The first call is extremely slow (milliseconds rather than microseconds) because it needs to compile the code; after that it runs quickly.

This is a one-time cost, per type of input. For example, we’ll have to pay it again if we pass in floats:

In [8]: %time add(1.5, 2.5)
CPU times: user 40.3 ms, sys: 1.14 ms, total: 41.5 ms
Wall time: 41 ms

In [9]: %time add(1.5, 2.5)
CPU times: user 16 µs, sys: 3 µs, total: 19 µs
Wall time: 26 µs

There’s no reason to use Numba to add two numbers, but given the function does so little, this is a good demonstration of the unavoidable one-time compilation overhead.

A different implementation of Python and NumPy

Numba re-implements a subset of Python, and a subset of the NumPy APIs. This leads to potential issues:

  • Some features aren’t supported, both in the Python language and in NumPy APIs.
  • Because Numba re-implements NumPy’s APIs from scratch, you may get:
    • Different performance behavior, due to using a different algorithm.
    • Potentially, different results due to bugs.

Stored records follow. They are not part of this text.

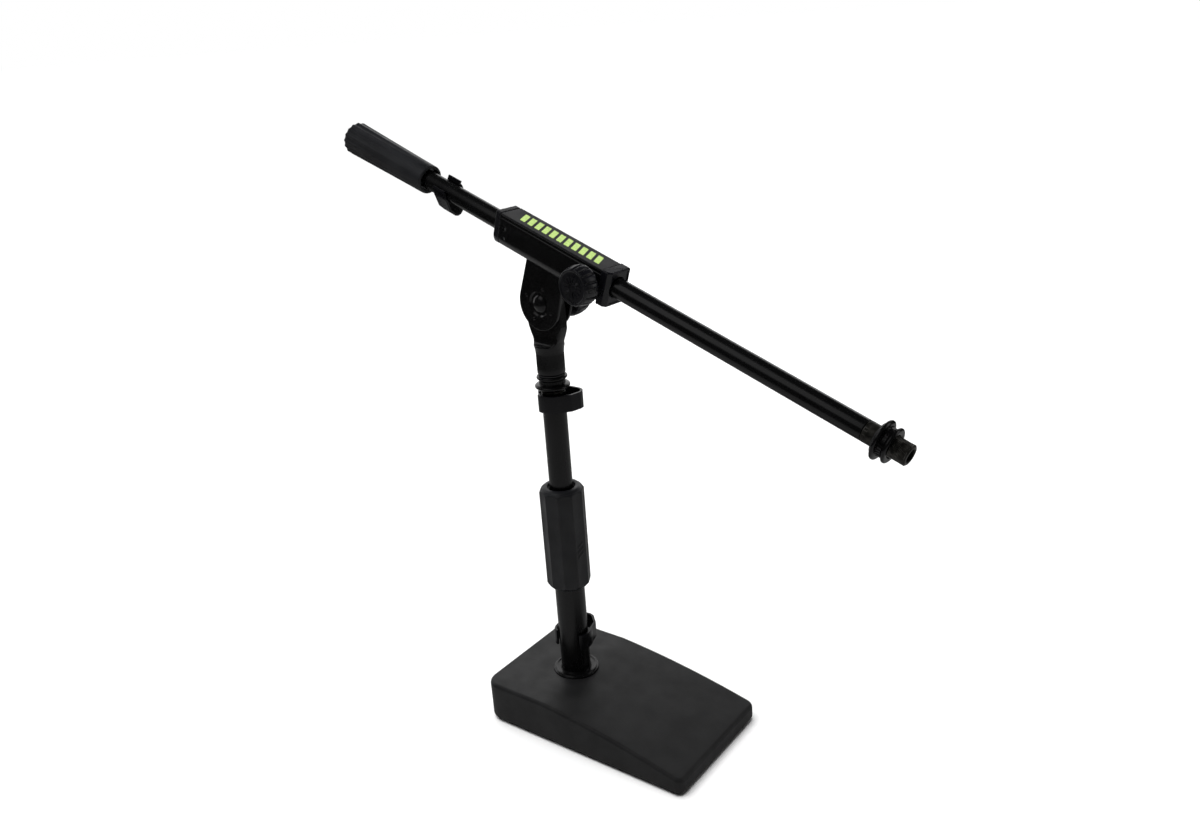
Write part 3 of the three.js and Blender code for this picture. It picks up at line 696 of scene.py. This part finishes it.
def neck_heights(low, pivot):
    """Heights of the neck's rings, close together in the scoop and round the crown."""
    scoop = NECK_SIZES["scoop"]
    scoop_low, straight_from = NECK_SIZES["scoop_top"] - scoop, 364
    heights = [low, low + 0.15, low + 0.5, low + 1, 336, 342, 348, 351, 353.5]
    heights += [scoop_low + scoop * (1 - math.cos(0.5 * math.pi * k / 16)) for k in range(17)]
    heights += [straight_from + (pivot - straight_from) * k / 12 for k in range(13)]
    heights += [pivot + NECK_SIZES["crown"] * math.sin(0.5 * math.pi * k / 20) for k in range(1, 21)]
    return heights


def make_neck():
    """Round foot that opens into a flat tongue, lofted through rings of one smooth section."""
    pivot, low = PIVOT.z / MM, NECK_SIZES["foot"]
    top = pivot + NECK_SIZES["crown"]
    rings = []
    for height in neck_heights(low, pivot):
        radius, width, depth = neck_limits(min(height, top))
        chamfer = max(0.0, 0.8 - (height - low) * 0.8)
        ring = []
        for k in range(128):
            angle = 2 * math.pi * k / 128
            x, y = min(width, radius) * math.cos(angle), min(depth, radius) * math.sin(angle)
            length = math.hypot(x, y)
            x, y = x / length, y / length
            reach = softest(radius, width / max(abs(x), 1e-3), depth / max(abs(y), 1e-3)) - chamfer
            ring.append((x * reach, y * reach, height - pivot))
        rings.append(ring)
    neck = loft("neck", rings)
    bore = rod(NECK_SIZES["bore"], -70, NECK_SIZES["bore_to"] - pivot)
    cuts = [bore, lay(rod(BOLT_HOLE, -20, 20), ALONG_Y)]
    place(combine(neck, cuts), "swivel_neck", "satin_black_metal", NECK, sharp=40)


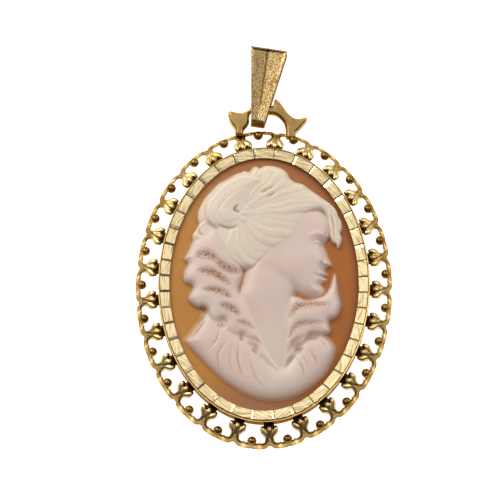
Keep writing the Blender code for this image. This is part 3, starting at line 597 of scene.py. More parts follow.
def locks(place, chosen, guides, lift, fine, strands=4, full=0.9):
    """Height of overlapping locks of hair between guide lines, where chosen: less where they are narrow."""
    spots = place[chosen]
    gaps = [to_line(spots, through(guide)) for guide in guides]
    widest = np.full(len(spots), np.inf)
    across, number, length = (np.zeros(len(spots)) for _ in range(3))
    for index, ((left, along), (right, _)) in enumerate(zip(gaps, gaps[1:])):
        total = left + right
        closer = total < widest
        widest[closer] = total[closer]
        across[closer] = (left / np.maximum(total, 1e-9))[closer]
        number[closer] = index
        length[closer] = along[closer]
    rounded = np.sqrt(np.clip(1 - (2 * across - 1) ** 2, 0, 1))
    lean = np.where(number % 2 == 0, across, 1 - across)
    uneven = 0.4 + 0.65 * np.sin(2.3 * number + 1.0) ** 2
    body = lift * uneven * np.minimum(widest / full, 1.0) * (0.75 * rounded + 0.25 * lean)
    hair = np.cos(2 * np.pi * strands * across + 1.7 * number + 5 * length)
    hair = fine * np.minimum(widest / full * 1.5, 1.0) * hair * np.clip(rounded * 1.3, 0, 1)
    height = np.zeros(len(place))
    height[chosen] = body + hair
    return height


def along_curve(place, knots, width):
    """Soft ridge or furrow along a curve, from 0 to 1, narrower and lower towards its ends."""
    share = np.zeros(len(place))
    chosen = in_reach(place, knots, 2.5 * width)
    near, along = to_line(place[chosen], through(knots, 8))
    taper = np.sqrt(np.clip(np.sin(np.pi * along), 0.0, 1.0))
    share[chosen] = taper * np.exp(-((near / (width * (0.3 + 0.7 * taper))) ** 2))
    return share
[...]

In addition, when Numba fails to compile some code, my experience is that the error messages can often be difficult to understand.

Numba vs. alternatives

How does Numba compare to other options?

  • If you can use fast NumPy or Scipy APIs exclusively, you can write your code in Python and get the benefit and speed of a low-level compiled language. Sometimes you will need to revert to slow for loops in Python, which will lose much of the performance benefits.
  • You can write code in a low-level language directly; this means you can optimize all your code paths, but you are now leaving Python for a different language.
  • With Numba, you can get fast code from regular Python for loops, but you’re limited in which language features and NumPy APIs you can use.

The nicest thing about Numba is how easy it is to try out. So whenever you have a slow for loop doing some math, give Numba a spin; with any luck it’ll speed things with just two lines of code.